## Task requirements
Return all lines below containing the word "Identity".
-- start of Listed records --
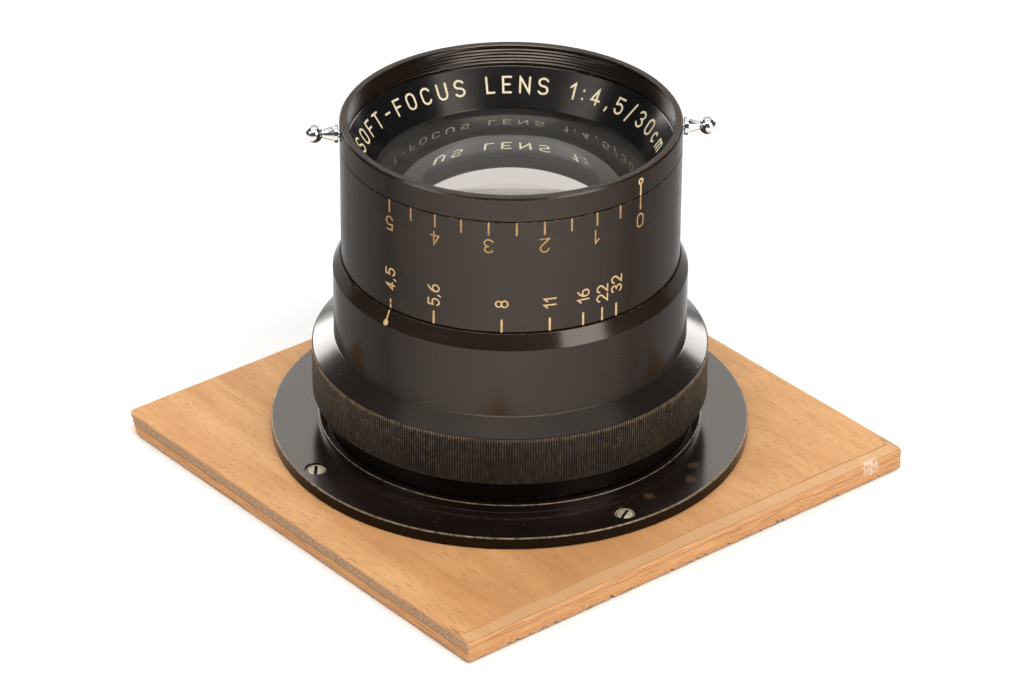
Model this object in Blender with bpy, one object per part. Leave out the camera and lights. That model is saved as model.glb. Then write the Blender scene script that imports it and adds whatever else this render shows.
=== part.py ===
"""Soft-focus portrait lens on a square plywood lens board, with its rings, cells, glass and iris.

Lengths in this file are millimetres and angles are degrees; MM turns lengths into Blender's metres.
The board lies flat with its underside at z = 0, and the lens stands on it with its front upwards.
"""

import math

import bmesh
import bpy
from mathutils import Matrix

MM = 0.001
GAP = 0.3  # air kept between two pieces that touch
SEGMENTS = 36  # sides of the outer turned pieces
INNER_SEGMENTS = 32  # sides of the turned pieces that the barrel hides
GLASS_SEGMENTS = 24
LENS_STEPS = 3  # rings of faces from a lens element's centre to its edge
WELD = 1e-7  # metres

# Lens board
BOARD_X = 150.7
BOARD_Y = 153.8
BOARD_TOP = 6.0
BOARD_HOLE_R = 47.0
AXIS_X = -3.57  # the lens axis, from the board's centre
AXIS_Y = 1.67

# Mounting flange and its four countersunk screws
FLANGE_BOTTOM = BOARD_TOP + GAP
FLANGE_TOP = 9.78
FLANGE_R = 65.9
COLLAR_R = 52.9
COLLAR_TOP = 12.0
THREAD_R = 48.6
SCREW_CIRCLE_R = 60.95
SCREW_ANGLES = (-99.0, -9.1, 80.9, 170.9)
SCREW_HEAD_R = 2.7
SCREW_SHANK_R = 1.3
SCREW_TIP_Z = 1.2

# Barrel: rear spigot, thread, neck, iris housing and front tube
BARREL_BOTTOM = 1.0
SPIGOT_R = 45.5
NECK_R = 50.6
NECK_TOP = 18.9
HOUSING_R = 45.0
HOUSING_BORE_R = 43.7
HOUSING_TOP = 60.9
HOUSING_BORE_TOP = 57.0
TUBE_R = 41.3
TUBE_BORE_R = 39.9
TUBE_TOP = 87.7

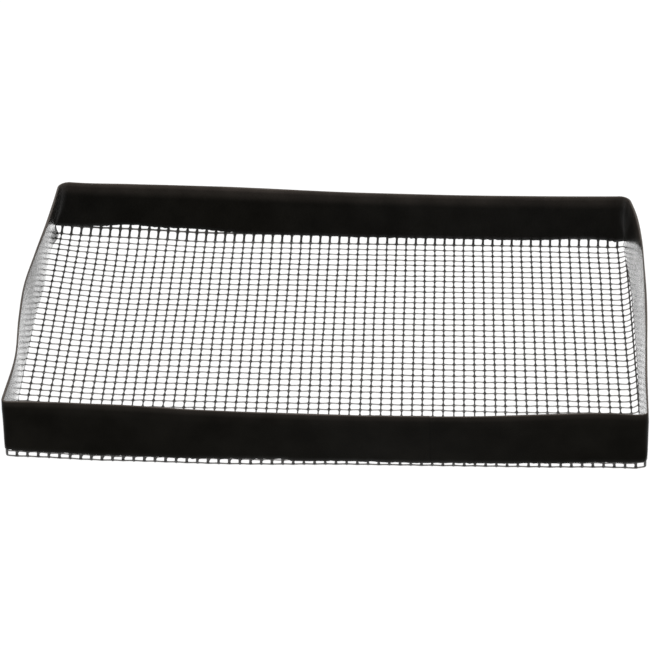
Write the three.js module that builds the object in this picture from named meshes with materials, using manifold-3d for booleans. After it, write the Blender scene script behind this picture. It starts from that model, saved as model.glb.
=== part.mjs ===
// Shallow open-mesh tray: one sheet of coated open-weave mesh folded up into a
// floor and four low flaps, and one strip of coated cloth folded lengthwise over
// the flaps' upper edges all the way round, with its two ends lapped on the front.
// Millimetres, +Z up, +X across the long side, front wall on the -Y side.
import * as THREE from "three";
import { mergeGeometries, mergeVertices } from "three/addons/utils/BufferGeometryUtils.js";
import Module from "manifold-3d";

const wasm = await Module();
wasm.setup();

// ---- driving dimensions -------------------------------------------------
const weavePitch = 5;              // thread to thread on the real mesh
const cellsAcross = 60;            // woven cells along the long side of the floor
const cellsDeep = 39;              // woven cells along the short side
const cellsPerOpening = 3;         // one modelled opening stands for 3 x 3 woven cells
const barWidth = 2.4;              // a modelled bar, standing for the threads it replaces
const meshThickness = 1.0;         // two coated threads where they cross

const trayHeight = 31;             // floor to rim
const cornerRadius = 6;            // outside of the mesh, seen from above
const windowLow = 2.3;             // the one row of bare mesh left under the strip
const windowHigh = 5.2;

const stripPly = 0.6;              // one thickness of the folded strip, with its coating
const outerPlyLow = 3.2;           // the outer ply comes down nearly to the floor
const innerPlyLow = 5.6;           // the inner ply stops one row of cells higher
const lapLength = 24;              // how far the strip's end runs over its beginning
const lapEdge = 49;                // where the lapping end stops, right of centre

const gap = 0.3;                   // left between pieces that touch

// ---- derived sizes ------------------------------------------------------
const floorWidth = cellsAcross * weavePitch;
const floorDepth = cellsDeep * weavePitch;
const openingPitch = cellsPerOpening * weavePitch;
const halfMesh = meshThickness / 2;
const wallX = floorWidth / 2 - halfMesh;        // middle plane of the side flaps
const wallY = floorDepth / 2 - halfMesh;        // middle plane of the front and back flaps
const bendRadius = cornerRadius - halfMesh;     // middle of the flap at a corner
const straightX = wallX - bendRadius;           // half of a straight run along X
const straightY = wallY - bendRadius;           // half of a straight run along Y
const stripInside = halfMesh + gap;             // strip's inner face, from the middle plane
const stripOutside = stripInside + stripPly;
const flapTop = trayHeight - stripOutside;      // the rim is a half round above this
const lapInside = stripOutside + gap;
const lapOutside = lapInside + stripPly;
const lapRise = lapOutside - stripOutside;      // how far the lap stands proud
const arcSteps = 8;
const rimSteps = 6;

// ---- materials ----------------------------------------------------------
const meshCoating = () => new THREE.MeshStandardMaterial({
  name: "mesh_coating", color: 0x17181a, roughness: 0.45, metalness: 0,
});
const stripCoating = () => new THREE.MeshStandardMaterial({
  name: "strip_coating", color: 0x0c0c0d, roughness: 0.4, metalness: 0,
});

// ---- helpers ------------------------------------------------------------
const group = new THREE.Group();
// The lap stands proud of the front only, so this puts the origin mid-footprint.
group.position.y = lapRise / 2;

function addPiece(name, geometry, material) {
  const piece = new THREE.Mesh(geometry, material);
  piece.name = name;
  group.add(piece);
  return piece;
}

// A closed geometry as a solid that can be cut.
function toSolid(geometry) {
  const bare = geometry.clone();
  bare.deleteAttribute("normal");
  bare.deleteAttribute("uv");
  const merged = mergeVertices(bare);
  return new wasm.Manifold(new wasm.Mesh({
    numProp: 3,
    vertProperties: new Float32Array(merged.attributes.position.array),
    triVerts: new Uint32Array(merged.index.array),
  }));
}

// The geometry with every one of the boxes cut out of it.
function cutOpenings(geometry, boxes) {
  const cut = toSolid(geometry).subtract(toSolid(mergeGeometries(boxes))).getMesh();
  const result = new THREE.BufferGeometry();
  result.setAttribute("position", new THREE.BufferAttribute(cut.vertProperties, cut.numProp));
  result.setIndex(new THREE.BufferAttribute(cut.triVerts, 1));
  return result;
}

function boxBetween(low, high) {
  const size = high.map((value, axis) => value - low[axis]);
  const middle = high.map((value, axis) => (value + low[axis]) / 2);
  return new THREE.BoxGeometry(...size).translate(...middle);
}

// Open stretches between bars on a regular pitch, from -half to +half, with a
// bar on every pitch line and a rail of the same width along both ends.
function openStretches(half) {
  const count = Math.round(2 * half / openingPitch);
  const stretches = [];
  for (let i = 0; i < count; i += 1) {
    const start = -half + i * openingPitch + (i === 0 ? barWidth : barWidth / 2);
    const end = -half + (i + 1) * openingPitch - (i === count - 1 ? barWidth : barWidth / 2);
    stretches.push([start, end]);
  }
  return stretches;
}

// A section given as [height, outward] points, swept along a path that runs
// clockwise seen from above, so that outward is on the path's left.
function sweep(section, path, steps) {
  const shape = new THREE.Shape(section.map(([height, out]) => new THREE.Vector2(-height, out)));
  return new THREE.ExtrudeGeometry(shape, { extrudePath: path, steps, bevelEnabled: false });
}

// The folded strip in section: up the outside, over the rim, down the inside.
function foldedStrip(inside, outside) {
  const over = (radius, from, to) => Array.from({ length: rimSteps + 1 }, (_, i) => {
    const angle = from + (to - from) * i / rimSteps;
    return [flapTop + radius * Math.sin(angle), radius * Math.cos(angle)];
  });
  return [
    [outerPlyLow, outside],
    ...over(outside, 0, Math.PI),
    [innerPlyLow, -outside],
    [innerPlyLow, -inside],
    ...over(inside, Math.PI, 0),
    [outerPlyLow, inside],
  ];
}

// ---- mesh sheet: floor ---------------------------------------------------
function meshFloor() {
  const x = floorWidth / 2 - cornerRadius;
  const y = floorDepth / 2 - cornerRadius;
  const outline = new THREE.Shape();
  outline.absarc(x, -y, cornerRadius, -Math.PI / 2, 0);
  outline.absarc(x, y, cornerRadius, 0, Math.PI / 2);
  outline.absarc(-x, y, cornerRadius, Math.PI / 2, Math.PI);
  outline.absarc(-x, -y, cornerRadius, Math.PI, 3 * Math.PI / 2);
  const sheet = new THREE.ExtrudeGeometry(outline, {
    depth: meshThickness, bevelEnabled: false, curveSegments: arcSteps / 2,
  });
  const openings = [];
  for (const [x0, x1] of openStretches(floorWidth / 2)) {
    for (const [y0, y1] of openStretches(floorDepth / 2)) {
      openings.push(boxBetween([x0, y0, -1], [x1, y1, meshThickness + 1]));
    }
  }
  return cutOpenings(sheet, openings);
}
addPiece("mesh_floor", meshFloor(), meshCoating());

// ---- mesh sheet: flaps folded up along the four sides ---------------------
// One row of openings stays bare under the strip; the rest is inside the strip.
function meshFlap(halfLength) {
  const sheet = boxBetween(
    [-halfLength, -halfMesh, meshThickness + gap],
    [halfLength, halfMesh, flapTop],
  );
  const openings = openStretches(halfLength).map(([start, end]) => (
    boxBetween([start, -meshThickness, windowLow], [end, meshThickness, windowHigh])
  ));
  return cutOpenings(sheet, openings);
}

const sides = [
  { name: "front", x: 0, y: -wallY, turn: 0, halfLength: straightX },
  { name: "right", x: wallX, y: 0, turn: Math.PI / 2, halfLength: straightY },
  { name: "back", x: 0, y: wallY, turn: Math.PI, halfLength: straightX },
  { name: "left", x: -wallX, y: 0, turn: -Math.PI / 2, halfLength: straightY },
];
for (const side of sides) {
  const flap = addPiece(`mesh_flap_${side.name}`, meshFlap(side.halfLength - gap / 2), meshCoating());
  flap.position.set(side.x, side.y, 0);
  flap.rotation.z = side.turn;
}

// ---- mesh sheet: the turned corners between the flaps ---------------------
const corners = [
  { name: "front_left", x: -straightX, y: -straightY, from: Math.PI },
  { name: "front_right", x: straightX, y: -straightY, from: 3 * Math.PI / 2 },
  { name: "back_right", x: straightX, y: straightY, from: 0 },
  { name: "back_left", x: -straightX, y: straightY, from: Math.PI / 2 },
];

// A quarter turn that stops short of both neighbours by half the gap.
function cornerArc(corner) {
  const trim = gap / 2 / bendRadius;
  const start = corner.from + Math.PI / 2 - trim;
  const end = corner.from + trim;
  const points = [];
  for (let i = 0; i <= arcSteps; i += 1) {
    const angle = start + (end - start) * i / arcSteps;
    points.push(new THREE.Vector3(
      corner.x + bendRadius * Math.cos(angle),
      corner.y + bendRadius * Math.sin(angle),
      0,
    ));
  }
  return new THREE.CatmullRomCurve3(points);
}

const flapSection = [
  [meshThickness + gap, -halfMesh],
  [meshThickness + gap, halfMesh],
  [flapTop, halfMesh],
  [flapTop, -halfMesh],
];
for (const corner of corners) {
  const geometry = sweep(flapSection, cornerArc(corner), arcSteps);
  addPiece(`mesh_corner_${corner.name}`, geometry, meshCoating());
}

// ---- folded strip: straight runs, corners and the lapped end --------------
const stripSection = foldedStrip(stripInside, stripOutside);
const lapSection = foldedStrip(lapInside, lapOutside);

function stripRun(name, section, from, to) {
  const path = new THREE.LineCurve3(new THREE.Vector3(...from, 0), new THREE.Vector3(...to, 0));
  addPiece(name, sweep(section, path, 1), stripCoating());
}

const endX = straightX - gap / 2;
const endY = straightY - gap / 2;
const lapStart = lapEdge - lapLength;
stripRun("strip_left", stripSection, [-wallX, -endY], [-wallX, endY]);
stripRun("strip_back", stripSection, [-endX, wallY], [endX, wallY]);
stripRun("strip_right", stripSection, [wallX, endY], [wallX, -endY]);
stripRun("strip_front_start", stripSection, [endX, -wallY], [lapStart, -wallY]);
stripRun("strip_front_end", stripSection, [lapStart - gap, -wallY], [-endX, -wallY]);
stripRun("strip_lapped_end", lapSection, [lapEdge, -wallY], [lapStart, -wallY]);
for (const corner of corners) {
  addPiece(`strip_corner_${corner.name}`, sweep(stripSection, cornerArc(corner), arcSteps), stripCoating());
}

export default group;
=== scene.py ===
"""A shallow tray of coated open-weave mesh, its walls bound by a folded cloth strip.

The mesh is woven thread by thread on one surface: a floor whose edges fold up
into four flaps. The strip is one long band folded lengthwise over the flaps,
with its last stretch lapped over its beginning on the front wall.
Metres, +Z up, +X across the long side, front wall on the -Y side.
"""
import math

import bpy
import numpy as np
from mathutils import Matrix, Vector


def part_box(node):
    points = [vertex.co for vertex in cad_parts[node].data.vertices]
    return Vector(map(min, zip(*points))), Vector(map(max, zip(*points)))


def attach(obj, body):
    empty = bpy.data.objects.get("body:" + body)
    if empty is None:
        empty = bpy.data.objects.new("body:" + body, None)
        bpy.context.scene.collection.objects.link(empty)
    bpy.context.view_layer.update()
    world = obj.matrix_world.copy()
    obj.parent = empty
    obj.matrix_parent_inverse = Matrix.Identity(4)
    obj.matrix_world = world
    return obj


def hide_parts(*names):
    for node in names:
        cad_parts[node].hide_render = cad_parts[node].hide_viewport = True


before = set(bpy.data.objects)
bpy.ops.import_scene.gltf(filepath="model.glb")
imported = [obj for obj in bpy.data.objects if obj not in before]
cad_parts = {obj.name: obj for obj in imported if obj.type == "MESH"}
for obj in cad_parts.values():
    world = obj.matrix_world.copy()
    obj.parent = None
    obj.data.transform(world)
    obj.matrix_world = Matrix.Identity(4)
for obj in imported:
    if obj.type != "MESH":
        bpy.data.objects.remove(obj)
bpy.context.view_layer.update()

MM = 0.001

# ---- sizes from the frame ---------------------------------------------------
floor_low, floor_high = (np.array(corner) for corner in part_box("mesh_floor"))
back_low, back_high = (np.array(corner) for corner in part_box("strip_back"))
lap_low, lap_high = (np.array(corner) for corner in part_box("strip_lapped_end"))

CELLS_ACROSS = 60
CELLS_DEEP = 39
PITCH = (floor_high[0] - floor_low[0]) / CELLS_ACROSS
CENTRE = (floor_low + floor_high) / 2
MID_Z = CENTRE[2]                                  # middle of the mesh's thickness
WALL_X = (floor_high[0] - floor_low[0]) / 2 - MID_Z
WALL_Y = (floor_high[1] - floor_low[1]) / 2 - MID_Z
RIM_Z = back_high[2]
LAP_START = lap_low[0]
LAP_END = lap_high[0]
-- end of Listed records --
## Final result
    obj.matrix_parent_inverse = Matrix.Identity(4)
    obj.matrix_world = Matrix.Identity(4)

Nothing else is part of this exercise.